* **GOAL**
Begin with the line that contains "bpy.context.scene.collection.objects.link(empty)" and end with the line that contains "for node in": copy that span of lines exactly, and nothing outside it.

* **INFORMATION PROVIDED**

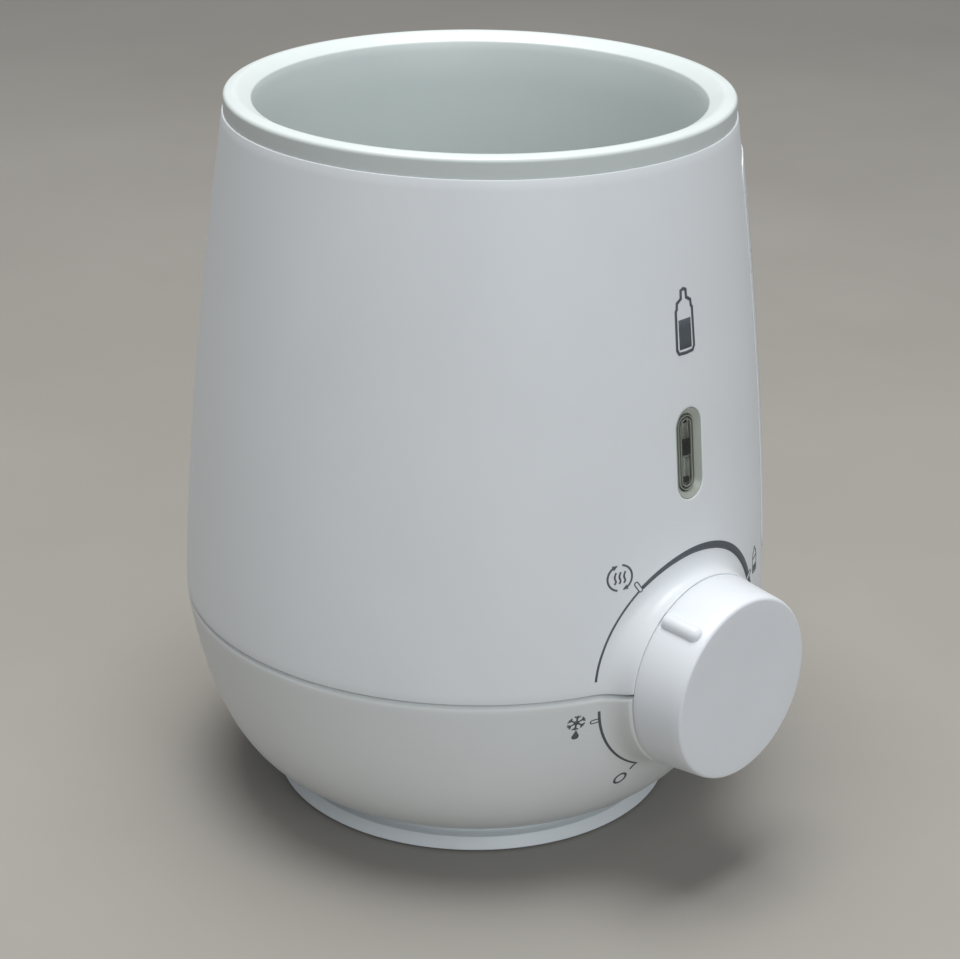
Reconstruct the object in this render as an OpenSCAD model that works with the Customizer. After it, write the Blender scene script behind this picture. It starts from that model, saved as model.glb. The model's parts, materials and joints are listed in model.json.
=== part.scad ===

...

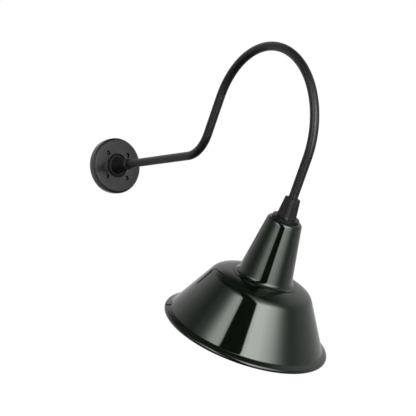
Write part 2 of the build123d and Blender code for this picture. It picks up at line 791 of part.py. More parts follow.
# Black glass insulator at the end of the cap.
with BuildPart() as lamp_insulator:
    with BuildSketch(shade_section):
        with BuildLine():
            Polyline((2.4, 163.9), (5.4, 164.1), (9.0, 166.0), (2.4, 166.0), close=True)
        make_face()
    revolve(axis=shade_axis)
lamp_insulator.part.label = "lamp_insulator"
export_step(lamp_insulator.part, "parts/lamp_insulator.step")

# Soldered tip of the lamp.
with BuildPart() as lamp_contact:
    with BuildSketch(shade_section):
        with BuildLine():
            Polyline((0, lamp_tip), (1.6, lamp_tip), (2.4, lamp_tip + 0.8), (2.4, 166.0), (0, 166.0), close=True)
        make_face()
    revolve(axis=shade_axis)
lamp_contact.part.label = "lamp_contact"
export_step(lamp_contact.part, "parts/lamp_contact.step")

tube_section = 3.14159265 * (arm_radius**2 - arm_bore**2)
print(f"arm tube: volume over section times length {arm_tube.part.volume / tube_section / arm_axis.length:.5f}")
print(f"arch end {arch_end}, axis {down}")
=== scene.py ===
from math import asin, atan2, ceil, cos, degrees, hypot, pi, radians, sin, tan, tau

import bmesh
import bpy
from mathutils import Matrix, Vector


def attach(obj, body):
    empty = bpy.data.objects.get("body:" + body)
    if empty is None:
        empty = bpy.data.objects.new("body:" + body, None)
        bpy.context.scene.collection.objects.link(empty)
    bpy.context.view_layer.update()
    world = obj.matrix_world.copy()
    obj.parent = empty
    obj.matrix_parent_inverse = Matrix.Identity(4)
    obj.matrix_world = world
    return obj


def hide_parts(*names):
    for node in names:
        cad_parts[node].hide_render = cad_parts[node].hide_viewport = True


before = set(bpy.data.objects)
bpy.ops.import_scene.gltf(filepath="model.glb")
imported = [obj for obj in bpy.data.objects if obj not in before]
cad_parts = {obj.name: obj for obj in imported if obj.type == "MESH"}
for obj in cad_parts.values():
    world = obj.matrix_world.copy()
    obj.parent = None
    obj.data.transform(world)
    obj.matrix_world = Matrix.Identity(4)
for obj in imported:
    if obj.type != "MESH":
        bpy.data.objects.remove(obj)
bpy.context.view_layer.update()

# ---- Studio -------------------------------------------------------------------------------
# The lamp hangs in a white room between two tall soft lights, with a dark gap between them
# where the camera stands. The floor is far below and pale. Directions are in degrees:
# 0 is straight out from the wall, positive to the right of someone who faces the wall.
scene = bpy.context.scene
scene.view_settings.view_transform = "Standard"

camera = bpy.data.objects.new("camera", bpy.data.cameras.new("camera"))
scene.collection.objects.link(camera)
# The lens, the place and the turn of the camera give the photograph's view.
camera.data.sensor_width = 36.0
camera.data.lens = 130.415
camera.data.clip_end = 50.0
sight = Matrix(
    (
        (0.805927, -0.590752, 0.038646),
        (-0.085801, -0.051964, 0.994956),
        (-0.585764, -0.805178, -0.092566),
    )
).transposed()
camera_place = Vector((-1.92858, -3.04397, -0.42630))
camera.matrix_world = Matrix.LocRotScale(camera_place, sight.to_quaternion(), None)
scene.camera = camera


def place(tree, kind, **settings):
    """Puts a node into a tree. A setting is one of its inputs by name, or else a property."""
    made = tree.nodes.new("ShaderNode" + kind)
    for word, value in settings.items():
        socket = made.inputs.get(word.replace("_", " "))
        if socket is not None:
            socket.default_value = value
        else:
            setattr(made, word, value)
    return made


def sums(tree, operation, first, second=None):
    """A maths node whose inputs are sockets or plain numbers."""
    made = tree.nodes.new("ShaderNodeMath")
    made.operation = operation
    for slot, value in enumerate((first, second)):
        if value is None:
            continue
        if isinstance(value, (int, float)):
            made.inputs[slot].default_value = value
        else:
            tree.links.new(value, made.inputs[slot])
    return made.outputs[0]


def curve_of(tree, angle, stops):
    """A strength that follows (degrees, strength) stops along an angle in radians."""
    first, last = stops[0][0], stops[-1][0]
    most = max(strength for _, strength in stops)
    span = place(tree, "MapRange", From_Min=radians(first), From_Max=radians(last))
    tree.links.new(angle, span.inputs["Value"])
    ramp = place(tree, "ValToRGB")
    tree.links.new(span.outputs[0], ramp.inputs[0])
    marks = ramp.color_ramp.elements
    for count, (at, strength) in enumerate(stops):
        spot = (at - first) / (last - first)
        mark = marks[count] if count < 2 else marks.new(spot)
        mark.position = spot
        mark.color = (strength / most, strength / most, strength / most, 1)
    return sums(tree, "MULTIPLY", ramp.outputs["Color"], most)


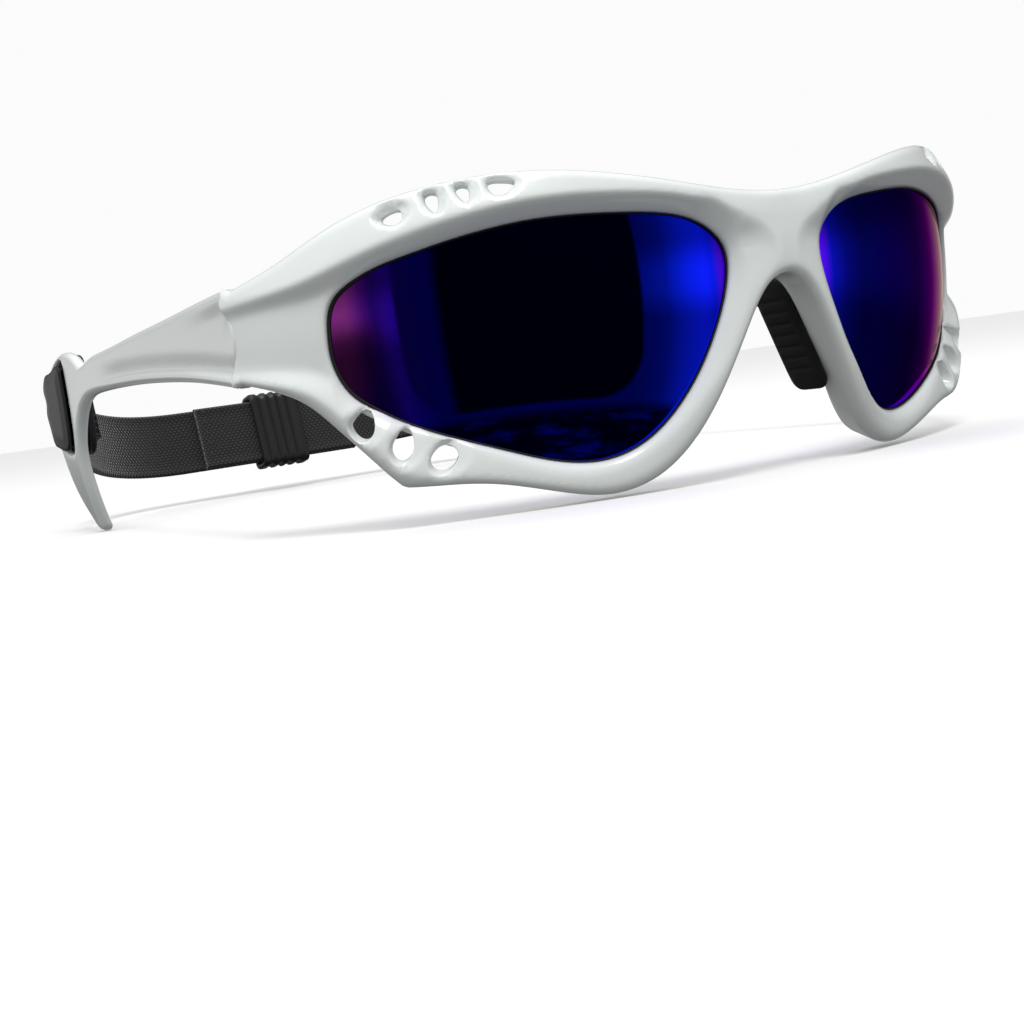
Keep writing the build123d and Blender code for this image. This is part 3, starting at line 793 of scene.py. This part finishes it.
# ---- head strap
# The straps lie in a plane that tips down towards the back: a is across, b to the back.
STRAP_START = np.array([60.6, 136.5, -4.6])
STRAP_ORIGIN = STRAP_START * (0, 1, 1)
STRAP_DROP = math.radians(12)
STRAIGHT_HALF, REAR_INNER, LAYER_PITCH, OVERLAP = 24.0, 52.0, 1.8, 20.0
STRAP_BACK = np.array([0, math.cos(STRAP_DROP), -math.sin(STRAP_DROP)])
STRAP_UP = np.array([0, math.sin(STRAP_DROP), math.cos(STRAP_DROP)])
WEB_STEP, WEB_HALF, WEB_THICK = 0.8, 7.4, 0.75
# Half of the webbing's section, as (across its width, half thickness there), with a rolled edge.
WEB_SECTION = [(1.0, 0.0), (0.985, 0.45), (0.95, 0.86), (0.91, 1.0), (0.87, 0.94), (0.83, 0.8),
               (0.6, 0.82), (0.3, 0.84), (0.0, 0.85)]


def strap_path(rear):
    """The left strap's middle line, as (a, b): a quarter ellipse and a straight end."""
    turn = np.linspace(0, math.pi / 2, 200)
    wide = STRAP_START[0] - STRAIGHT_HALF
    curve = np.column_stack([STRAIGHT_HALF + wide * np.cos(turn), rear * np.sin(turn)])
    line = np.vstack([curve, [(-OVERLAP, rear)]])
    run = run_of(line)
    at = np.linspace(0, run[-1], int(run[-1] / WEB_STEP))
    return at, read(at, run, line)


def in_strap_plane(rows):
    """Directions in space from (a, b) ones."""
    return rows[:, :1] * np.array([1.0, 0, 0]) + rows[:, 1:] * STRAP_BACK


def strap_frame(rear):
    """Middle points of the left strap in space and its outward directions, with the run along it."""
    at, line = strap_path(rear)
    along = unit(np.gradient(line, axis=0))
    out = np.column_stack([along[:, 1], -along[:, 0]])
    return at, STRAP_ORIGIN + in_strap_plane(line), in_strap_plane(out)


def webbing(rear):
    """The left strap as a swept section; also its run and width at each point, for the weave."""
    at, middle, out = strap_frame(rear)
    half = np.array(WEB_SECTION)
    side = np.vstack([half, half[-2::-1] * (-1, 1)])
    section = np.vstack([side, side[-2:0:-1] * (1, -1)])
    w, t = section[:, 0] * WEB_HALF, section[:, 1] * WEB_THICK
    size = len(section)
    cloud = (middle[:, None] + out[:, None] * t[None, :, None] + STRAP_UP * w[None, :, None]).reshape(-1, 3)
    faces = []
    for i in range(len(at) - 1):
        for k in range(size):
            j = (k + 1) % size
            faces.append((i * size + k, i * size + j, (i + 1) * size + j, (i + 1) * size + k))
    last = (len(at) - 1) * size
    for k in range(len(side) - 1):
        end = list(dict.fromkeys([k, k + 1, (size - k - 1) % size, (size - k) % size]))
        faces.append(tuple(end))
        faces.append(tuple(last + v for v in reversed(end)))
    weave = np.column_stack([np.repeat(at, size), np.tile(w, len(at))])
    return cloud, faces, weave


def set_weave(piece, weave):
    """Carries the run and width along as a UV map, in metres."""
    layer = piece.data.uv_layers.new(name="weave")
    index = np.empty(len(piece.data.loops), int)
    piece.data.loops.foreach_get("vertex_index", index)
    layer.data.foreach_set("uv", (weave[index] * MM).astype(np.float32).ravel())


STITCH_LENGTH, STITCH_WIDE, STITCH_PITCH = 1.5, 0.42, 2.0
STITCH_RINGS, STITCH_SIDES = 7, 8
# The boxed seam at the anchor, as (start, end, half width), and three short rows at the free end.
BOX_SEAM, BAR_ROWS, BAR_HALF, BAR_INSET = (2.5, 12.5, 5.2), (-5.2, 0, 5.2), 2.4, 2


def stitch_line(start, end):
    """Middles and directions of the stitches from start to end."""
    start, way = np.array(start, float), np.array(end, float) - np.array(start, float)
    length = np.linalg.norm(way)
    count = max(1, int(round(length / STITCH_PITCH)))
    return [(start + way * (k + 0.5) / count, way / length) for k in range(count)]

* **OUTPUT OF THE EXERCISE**
        bpy.context.scene.collection.objects.link(empty)
    bpy.context.view_layer.update()
    world = obj.matrix_world.copy()
    obj.parent = empty
    obj.matrix_parent_inverse = Matrix.Identity(4)
    obj.matrix_world = world
    return obj


def hide_parts(*names):
    for node in names:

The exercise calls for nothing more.